======== Data lines

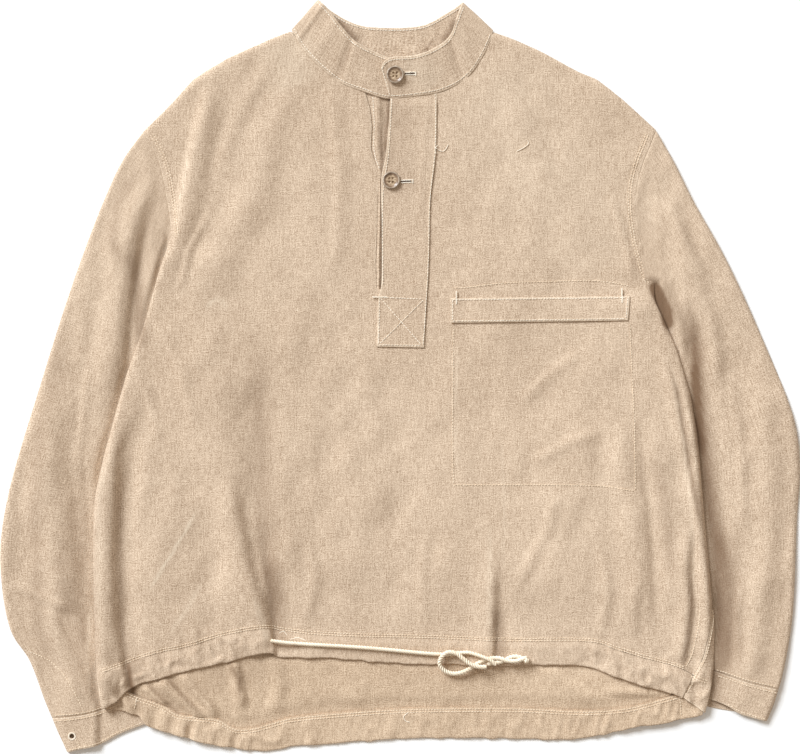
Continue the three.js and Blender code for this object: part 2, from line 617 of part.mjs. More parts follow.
// A strip over or under the front, its height taken from the front's and moved along it
function stripGeometry(rows, height, acrossSteps, alongSteps) {
  const [one, other] = [curve(rows.map((row) => row.slice(0, 2))), curve(rows.map((row) => row.slice(2)))];
  const points = grid(spread(0, 1, acrossSteps), spread(0, 1, alongSteps), (across, up) => {
    const [start, end] = [one(up), other(up)];
    const x = start[0] + (end[0] - start[0]) * across;
    const y = start[1] + (end[1] - start[1]) * across;
    return [x, y, height(x, y)];
  });
  return wall(points, CLOTH);
}

// A folded hem: over the panel's level, round the lower edge and back under it
function casingGeometry({ seamLine, hemLine, level, columns }) {
  const [seam, hem] = [curve(shifted(seamLine, 0, -SEAM)), curve(hemLine)];
  const middle = grid(columns, spread(0, 1, 2), (across, up) => {
    const [start, end] = [seam(across), hem(across)];
    const x = start[0] + (end[0] - start[0]) * up;
    const y = start[1] + (end[1] - start[1]) * up;
    return [x, y, level(x, y)];
  });
  const normals = gridNormals(middle);
  const sign = Math.sign(normals[1][Math.round(columns.length / 2)].z);
  const over = offsetGrid(middle, normals, sign * CASING_SPREAD);
  const under = offsetGrid(middle, normals, -sign * CASING_SPREAD);
  const last = middle.length - 1;
  const turn = middle[last].map((point, c) => {
    const out = point.clone().sub(middle[last - 1][c]).normalize();
    return point.clone().addScaledVector(out, CASING_SPREAD);
  });
  return wall([...over, turn, ...under.reverse()], CLOTH);
}

function buttonGeometry() {
  const radius = BUTTON_RADIUS;
  const profile = [[0, -1.6], [radius * 0.6, -1.6], [radius * 0.92, -0.6], [radius, 0.5],
    [radius * 0.94, 1.4], [radius * 0.8, 1.6], [radius * 0.66, 0.9], [radius * 0.3, 0.4], [0, 0.4]];
  const lathe = new THREE.LatheGeometry(profile.map(([r, h]) => new THREE.Vector2(r, h)), BUTTON_SEGMENTS);
  lathe.rotateX(Math.PI / 2);
  let solid = toSolid(lathe);
  for (const [x, y] of [[-1, -1], [-1, 1], [1, -1], [1, 1]]) {
    const hole = new THREE.CylinderGeometry(BUTTON_HOLE_RADIUS, BUTTON_HOLE_RADIUS, BUTTON_RADIUS, 6);
    hole.rotateX(Math.PI / 2);
    hole.translate(x * BUTTON_HOLE_PLACE, y * BUTTON_HOLE_PLACE, 0);
    solid = solid.subtract(toSolid(hole));
  }
  return toGeometry(solid);
}

// A round cord of eight sides along its route
function cordGeometry(route) {
  const places = route.map((row) => new THREE.Vector3(...row));
  const path = new THREE.CatmullRomCurve3(places, false, 'centripetal');
  const section = new THREE.Shape(spread(0, 1, CORD_SIDES).slice(0, CORD_SIDES).map((share) => (
    new THREE.Vector2(CORD_RADIUS * Math.cos(2 * Math.PI * share),
      CORD_RADIUS * Math.sin(2 * Math.PI * share)))));
  const steps = Math.max(8, Math.round(path.getLength() / CORD_STEP));
  return new THREE.ExtrudeGeometry(section, { steps, extrudePath: path, bevelEnabled: false });
}

function cloth(color) {
  return new THREE.MeshStandardMaterial({ color, roughness: 0.93, metalness: 0 });
}

const linen = cloth(LINEN);
const linenShade = cloth(LINEN_SHADE);
const cream = new THREE.MeshStandardMaterial({ color: CREAM, roughness: 0.8, metalness: 0 });
const horn = new THREE.MeshStandardMaterial({ color: HORN, roughness: 0.35, metalness: 0 });

const group = new THREE.Group();

function add(name, geometry, material) {
  const mesh = new THREE.Mesh(geometry, material);
  mesh.name = name;
  group.add(mesh);
  return mesh;
}

add('back', backGeometry(), linenShade);
add('front', frontGeometry(), linen);
add('sleeve_left', sleeveGeometry(SLEEVE_LEFT, ARMHOLE_LEFT, -1), linen);
add('sleeve_right', sleeveGeometry(SLEEVE_RIGHT, ARMHOLE_RIGHT, 1), linen);
add('cuff_left', cuffGeometry(CUFF_LEFT, SLEEVE_LEFT.cuffSeam), linen);
add('cuff_right', cuffGeometry(CUFF_RIGHT, SLEEVE_RIGHT.cuffSeam), linen);
add('collar_band', collarGeometry(), linen);
add('placket_over', stripGeometry(PLACKET_OVER_ROWS, (x, y) => frontHeight(x, y) + LAYER, 3, 16),
  linen);
add('placket_under', stripGeometry(PLACKET_UNDER_ROWS, (x, y) => frontHeight(x, y) - LAYER, 3, 12),
  linenShade);
add('pocket_welt', stripGeometry(WELT_ROWS, (x, y) => frontHeight(x, y) + LAYER + WELT_GAP, 2, 14),
  linen);
add('pocket_bag', stripGeometry(BAG_ROWS, (x, y) => backHeight(x, y) + LAYER + BAG_GAP, 10, 10),
  linenShade);
add('front_hem_casing', casingGeometry({
  seamLine: FRONT_CASING_TOP, hemLine: FRONT_HEM, level: frontHeight, columns: FRONT_COLUMNS,
}), linen);
add('back_hem_casing', casingGeometry({
  seamLine: BACK_CASING_TOP, hemLine: BACK_HEM, level: (x, y) => backHeight(x, y) + CASING_SPREAD,
  columns: BACK_COLUMNS,
}), linenShade);
for (const { name, x, y, z, tilt } of BUTTONS) {
  const button = add(name, buttonGeometry(), horn);
  button.position.set(x, y, z);
  button.rotation.x = tilt;
}
add('drawstring_left', cordGeometry(CORD_LEFT), cream);
add('drawstring_right', cordGeometry(CORD_RIGHT), cream);
add('drawstring_end', cordGeometry(CORD_END), cream);

export default group;
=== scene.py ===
"""A linen pull-over work smock laid flat on its back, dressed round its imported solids.

x runs to the viewer's right, y towards the collar and z up. Tables are in millimetres, and every
mesh is written in metres, in the frame of the solids.
"""

import json
import math

import bmesh
import bpy
import numpy as np
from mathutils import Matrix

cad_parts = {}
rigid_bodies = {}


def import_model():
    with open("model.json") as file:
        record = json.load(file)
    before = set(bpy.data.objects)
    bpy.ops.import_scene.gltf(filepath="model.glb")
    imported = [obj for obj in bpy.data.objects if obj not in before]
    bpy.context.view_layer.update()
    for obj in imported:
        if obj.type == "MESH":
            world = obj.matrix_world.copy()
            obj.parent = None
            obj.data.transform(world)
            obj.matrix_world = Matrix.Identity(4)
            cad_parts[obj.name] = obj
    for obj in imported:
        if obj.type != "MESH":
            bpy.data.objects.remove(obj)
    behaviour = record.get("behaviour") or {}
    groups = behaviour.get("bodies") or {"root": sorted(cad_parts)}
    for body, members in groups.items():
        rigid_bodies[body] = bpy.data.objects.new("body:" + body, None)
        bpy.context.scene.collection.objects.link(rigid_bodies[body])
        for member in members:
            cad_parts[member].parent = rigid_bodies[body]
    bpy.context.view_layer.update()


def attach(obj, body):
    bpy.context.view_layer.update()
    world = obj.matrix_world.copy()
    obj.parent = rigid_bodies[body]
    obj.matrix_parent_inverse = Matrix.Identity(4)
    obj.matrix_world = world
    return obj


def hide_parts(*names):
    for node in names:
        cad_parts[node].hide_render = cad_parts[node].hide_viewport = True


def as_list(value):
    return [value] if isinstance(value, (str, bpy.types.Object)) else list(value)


for leftover in list(bpy.data.objects):
    bpy.data.objects.remove(leftover)
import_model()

MM = 0.001

# Cloth and its layers: thicknesses, and heights of the middle surfaces above the ground
CLOTH = 1.2
COLLAR_CLOTH = 2.0
LAYER = 1.5
BACK_Z = 0.6
FRONT_Z = 4.6
SLEEVE_Z = 4.9
TUCKED_Z = 2.5
DEEPEST = -2.6
TAIL_DEEPEST = -0.3
CASING_SPREAD = 0.9
CASING_TUCK_RUN = 7

# How the sleeves under its sides lift the body
LIFT = 3.5
LIFT_REACH = 90
LIFT_RUN_IN = 60
LIFT_RUN_DOWN = 26

# Where the front's hem rides over the tail
HEM_RISE = 1.7
OVER_TAIL_Y = -292
OVER_TAIL_X = 225
TAIL_SHOWS_Y = -266
TAIL_RISE = 1.5
TAIL_FLATTER = 0.85

# Rolled sides, shoulders, the sleeves' edges and seams
SIDE_EDGE_Z = 1.86
ROLL_RUN = 40
ROLL_EARLY_RIGHT = 25
ROLL_RADIUS_LEFT = 5
ROLL_RADIUS_RIGHT = 9
SHOULDER_RADIUS = 7
SHOULDER_COSINE = 0.87
SLEEVE_RADIUS = 5
TURN_RADIUS = 3
PRESSED_BESIDE = 1
SLEEVE_RUN = 8
SLEEVE_FULLNESS = 0.7
SEAM_TUCK = 0.7
SEAM_TUCK_RUN = 3
SEAM_BLEND = 22
WRAP_FREE_Y = -314
WRAP_FREE_RUN = 8
WRAP_RADIUS = 5
WRAP_STANDS = 0.2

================

Task prompt: The lines to return run from the one containing "x, y, z, tilt" down to the one containing "before = set(bpy.data.objects)"; give them exactly, both included, and no others.

Complete response:
for (const { name, x, y, z, tilt } of BUTTONS) {
  const button = add(name, buttonGeometry(), horn);
  button.position.set(x, y, z);
  button.rotation.x = tilt;
}
add('drawstring_left', cordGeometry(CORD_LEFT), cream);
add('drawstring_right', cordGeometry(CORD_RIGHT), cream);
add('drawstring_end', cordGeometry(CORD_END), cream);

export default group;
=== scene.py ===
"""A linen pull-over work smock laid flat on its back, dressed round its imported solids.

x runs to the viewer's right, y towards the collar and z up. Tables are in millimetres, and every
mesh is written in metres, in the frame of the solids.
"""

import json
import math

import bmesh
import bpy
import numpy as np
from mathutils import Matrix

cad_parts = {}
rigid_bodies = {}


def import_model():
    with open("model.json") as file:
        record = json.load(file)
    before = set(bpy.data.objects)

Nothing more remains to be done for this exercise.